When Joan does kick the bucket, then, she’s facing a tough dilemma – one that raises questions of love, identity, loyalty and companionship. At the same time, Larry and Luke face their own conundrums: Is young love better than a long-term relationship? Is it possible for anyone to compete with the intangible memory of a past love? Does having 65 years with someone mean that someone else who only had a few years should get a chance to see what might have happened over time?
The script by Pat Cunnane and David Freyne balances all these mysteries with a surprisingly delicate nuance, managing to give each sliver of an answer breathing space to flourish into something fleetingly substantial. Unlike Eternity’s take on the afterlife, each possible plot resolution doesn’t exclude or crowd out the others – the film confidently sits in the muddle and confusion of options just long enough to let us feel the weight of them. It’s a gorgeously evocative and vulnerable bit of writing that places a lot of baggage on Joan to choose a heavenly husband – but also calls out how unfair and sexist that is.
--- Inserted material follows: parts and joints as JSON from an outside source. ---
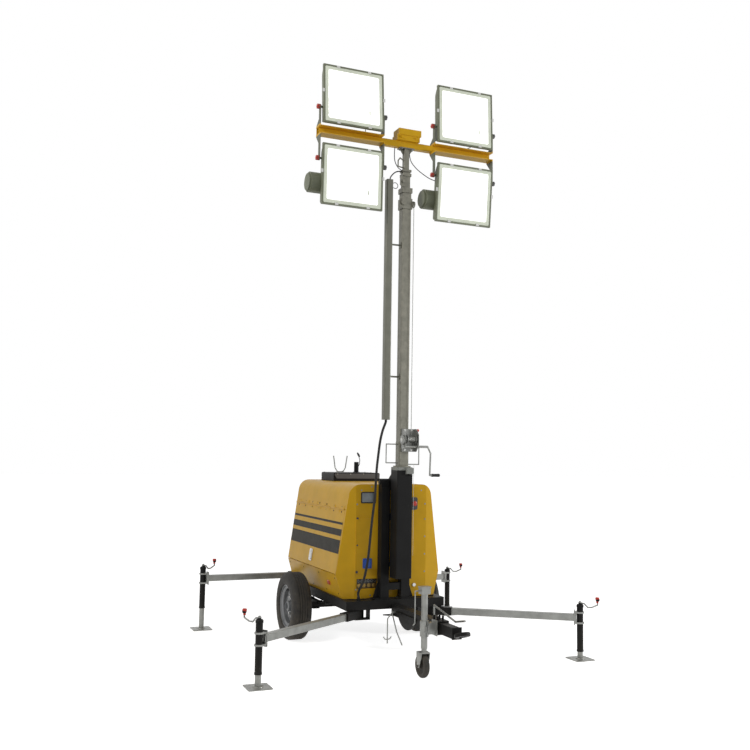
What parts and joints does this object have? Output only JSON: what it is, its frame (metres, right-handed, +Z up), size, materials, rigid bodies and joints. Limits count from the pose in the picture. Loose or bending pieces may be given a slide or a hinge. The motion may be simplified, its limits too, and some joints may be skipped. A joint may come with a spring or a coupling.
{
  "type": "mobile light tower",
  "caption": "Towable light tower with a closed generator canopy, a telescopic mast that tilts back over the roof, floodlights on a cross bar and swing-out stabiliser arms with jacks.",
  "frame": {"origin": "ground point below the middle of the whole machine's box, standing on its jacks", "axes": "+X to the right seen from the drawbar end, +Y towards the rear, +Z up"},
  "size_m": [3.1773, 3.065, 5.2305],
  "materials": {
    "paint_yellow": "satin",
    "paint_black": "satin",
    "zinc": "satin",
    "lamp_housing": "matte",
    "tyre_rubber": "matte",
    "cable_rubber": "matte",
    "engine_iron": "matte",
    "plastic_blue": "matte",
    "lamp_red": "gloss"
  },
  "bodies": {
    "chassis": {"chassis_frame": "paint_black", "drawbar": "paint_black", "towing_eye": "paint_black", "drawbar_fittings": "zinc", "axle_beam": "paint_black", "leaf_springs": "paint_black", "power_unit": "engine_iron", "canopy_front": "paint_yellow", "canopy_rear": "paint_yellow", "canopy_roof": "paint_yellow", "canopy_skirts": "paint_yellow", "roof_hood": "paint_black", "mast_cradle": "zinc", "exhaust": "paint_black", "mast_post": "paint_black", "panel_fittings": "plastic_blue", "jockey_holder": "zinc", "rear_lamps": "lamp_red", "power_cable_lower": "cable_rubber"},
    "door_left": {"side_door_left": "paint_yellow"},
    "door_right": {"side_door_right": "paint_yellow"},
    "mast_foot": {"mast_base": "paint_black"},
    "mast_outer": {"mast_section_1": "zinc", "mast_handles": "zinc", "mast_winch": "zinc", "winch_rope": "zinc", "cable_duct": "zinc", "power_cable_upper": "cable_rubber"},
    "mast_middle": {"mast_section_2": "zinc"},
    "mast_top": {"mast_section_3": "zinc", "light_bar": "paint_yellow", "junction_box": "paint_yellow", "lamp_brackets": "paint_black"},
    "lamp_upper_left": {"floodlight_upper_left": "lamp_housing"},
    "lamp_lower_left": {"floodlight_lower_left": "lamp_housing"},
    "lamp_upper_right": {"floodlight_upper_right": "lamp_housing"},
    "lamp_lower_right": {"floodlight_lower_right": "lamp_housing"},
    "wheel_left": {"tyre_left": "tyre_rubber", "rim_left": "zinc"},
    "wheel_right": {"tyre_right": "tyre_rubber", "rim_right": "zinc"},
    "stabiliser_front_left": {"arm_front_left": "zinc", "arm_pivot_left": "paint_black", "jack_front_left": "paint_black"},
    "stabiliser_front_right": {"arm_front_right": "zinc", "arm_pivot_right": "paint_black", "jack_front_right": "paint_black"},
    "stabiliser_rear_left": {"arm_rear_left": "zinc", "jack_rear_left": "paint_black"},
    "stabiliser_rear_right": {"arm_rear_right": "zinc", "jack_rear_right": "paint_black"},
    "foot_front_left": {"leg_front_left": "zinc"},
    "foot_front_right": {"leg_front_right": "zinc"},
    "foot_rear_left": {"leg_rear_left": "zinc"},
    "foot_rear_right": {"leg_rear_right": "zinc"},
    "jockey_lift": {"jockey_stem": "zinc"},
    "jockey_caster": {"jockey_fork": "zinc"},
    "jockey_roller": {"jockey_wheel": "tyre_rubber"}
  },
  "joints": [
    {"name": "wheel_left_spin", "type": "hinge", "parent": "chassis", "child": "wheel_left", "pos_m": [-0.667, 0.695, 0.316], "axis": [1, 0, 0], "continuous": true},
    {"name": "wheel_right_spin", "type": "hinge", "parent": "chassis", "child": "wheel_right", "pos_m": [0.667, 0.695, 0.316], "axis": [1, 0, 0], "continuous": true},
    {"name": "door_left_hinge", "type": "hinge", "parent": "chassis", "child": "door_left", "pos_m": [-0.43694, 0, 1.268], "axis": [0, -1, 0], "range_deg": [-80, 0]},
    {"name": "door_right_hinge", "type": "hinge", "parent": "chassis", "child": "door_right", "pos_m": [0.43694, 0, 1.268], "axis": [0, 1, 0], "range_deg": [-80, 0]},
    {"name": "mast_tilt", "type": "hinge", "parent": "chassis", "child": "mast_foot", "pos_m": [0, -0.14, 1.52], "axis": [-1, 0, 0], "range_deg": [0, 90]},
    {"name": "mast_turn", "type": "hinge", "parent": "mast_foot", "child": "mast_outer", "pos_m": [0, -0.298, 1], "axis": [0, 0, 1], "range_deg": [-350, 0]},
    {"name": "mast_lift", "type": "slide", "parent": "mast_outer", "child": "mast_middle", "axis": [0, 0, -1], "range_m": [-2.2, 0]},
    {"name": "mast_lift_top", "type": "slide", "parent": "mast_middle", "child": "mast_top", "axis": [0, 0, -1], "range_m": [-2.2, 0]},
    {"name": "lamp_upper_left_tilt", "type": "hinge", "parent": "mast_top", "child": "lamp_upper_left", "pos_m": [-0.565, -0.365, 4.837], "axis": [1, 0, 0], "range_deg": [-20, 45]},
    {"name": "lamp_lower_left_tilt", "type": "hinge", "parent": "mast_top", "child": "lamp_lower_left", "pos_m": [-0.565, -0.365, 4.37], "axis": [1, 0, 0], "range_deg": [-20, 45]},
    {"name": "lamp_upper_right_tilt", "type": "hinge", "parent": "mast_top", "child": "lamp_upper_right", "pos_m": [0.565, -0.365, 4.837], "axis": [1, 0, 0], "range_deg": [-20, 45]},
    {"name": "lamp_lower_right_tilt", "type": "hinge", "parent": "mast_top", "child": "lamp_lower_right", "pos_m": [0.565, -0.365, 4.37], "axis": [1, 0, 0], "range_deg": [-20, 45]},
    {"name": "arm_front_left_swing", "type": "hinge", "parent": "chassis", "child": "stabiliser_front_left", "pos_m": [-0.37, -0.175, 0.361], "axis": [0, 0, 1], "range_deg": [0, 48]},
    {"name": "arm_front_right_swing", "type": "hinge", "parent": "chassis", "child": "stabiliser_front_right", "pos_m": [0.37, -0.175, 0.361], "axis": [0, 0, -1], "range_deg": [0, 48]},
    {"name": "arm_rear_left_slide", "type": "slide", "parent": "chassis", "child": "stabiliser_rear_left", "axis": [1, 0, 0], "range_m": [0, 0.76]},
    {"name": "arm_rear_right_slide", "type": "slide", "parent": "chassis", "child": "stabiliser_rear_right", "axis": [-1, 0, 0], "range_m": [0, 0.76]},
    {"name": "foot_front_left_slide", "type": "slide", "parent": "stabiliser_front_left", "child": "foot_front_left", "axis": [0, 0, 1], "range_m": [-0.15, 0.05]},
    {"name": "foot_front_right_slide", "type": "slide", "parent": "stabiliser_front_right", "child": "foot_front_right", "axis": [0, 0, 1], "range_m": [-0.15, 0.05]},
    {"name": "foot_rear_left_slide", "type": "slide", "parent": "stabiliser_rear_left", "child": "foot_rear_left", "axis": [0, 0, 1], "range_m": [-0.15, 0.16]},
    {"name": "foot_rear_right_slide", "type": "slide", "parent": "stabiliser_rear_right", "child": "foot_rear_right", "axis": [0, 0, 1], "range_m": [-0.15, 0.04]},
    {"name": "jockey_lift_slide", "type": "slide", "parent": "chassis", "child": "jockey_lift", "axis": [0, 0, 1], "range_m": [-0.1, 0.02]},
    {"name": "jockey_swivel", "type": "hinge", "parent": "jockey_lift", "child": "jockey_caster", "pos_m": [-0.15, -1.095, 0.2], "axis": [0, 0, 1], "continuous": true},
    {"name": "jockey_wheel_spin", "type": "hinge", "parent": "jockey_caster", "child": "jockey_roller", "pos_m": [-0.15, -1.067, 0.096], "axis": [1, 0, 0], "continuous": true}
  ],
  "couplings": [
    {"joint": "mast_lift_top", "follows": "mast_lift", "ratio": 1}
  ]
}
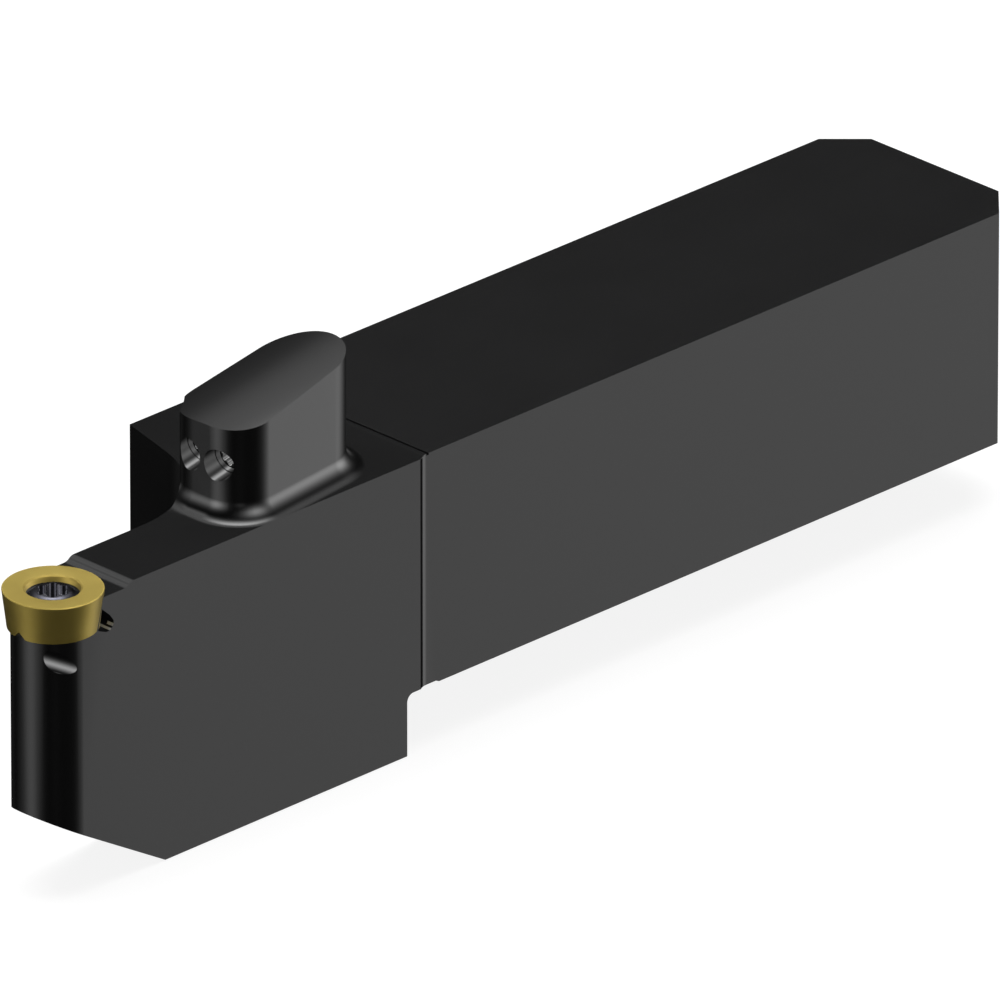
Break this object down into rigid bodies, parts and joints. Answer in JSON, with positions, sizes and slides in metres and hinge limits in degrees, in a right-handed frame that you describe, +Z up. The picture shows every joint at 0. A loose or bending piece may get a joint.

The cast are superb, with Elizabeth Olsen once again proving one of the most honest actors out there, particularly when it comes to navigating grief and loss. She’s feisty, afraid, angry, sad and hopelessly in love all at once – and has believable chemistry with every co-star and prop going. Callum Turner is dashing and devoted as the soldier who waited, but undercuts that storybook perfection with a convincing vein of frustration and entitlement. Miles Teller, meanwhile, has all the grumpy cynicism of an octogenarian but balances it with a humour and affection that just about counters his childish insecurity.
Between the trio, John Early and Da’Vine Joy Randolph are genuinely amusing as two Junction workers meddling to get their own client on top – if only to make their own lives in limbo more entertaining. David Freyne’s direction has a lot of fun with the parade of potential eternities on offer – the production design is one of the most imaginative you’ll see this year – and the cinematography has the unworldly quality of Eternal Sunshine of the Spotless Mind, turning each snippet of the afterlife into something quietly stunning.
But before the ideas can get tied up in their own intricacies, Freyne smartly keeps the focus on our core cast. The result is a grounded yet ethereal comedy that has all the wonder of A Matter of Life and Death and all the playful profundity of The Truman Show. It’s an original and charmingly old-fashioned affair that wears its heart and humour on its sleeve. Magic? That about sums it up.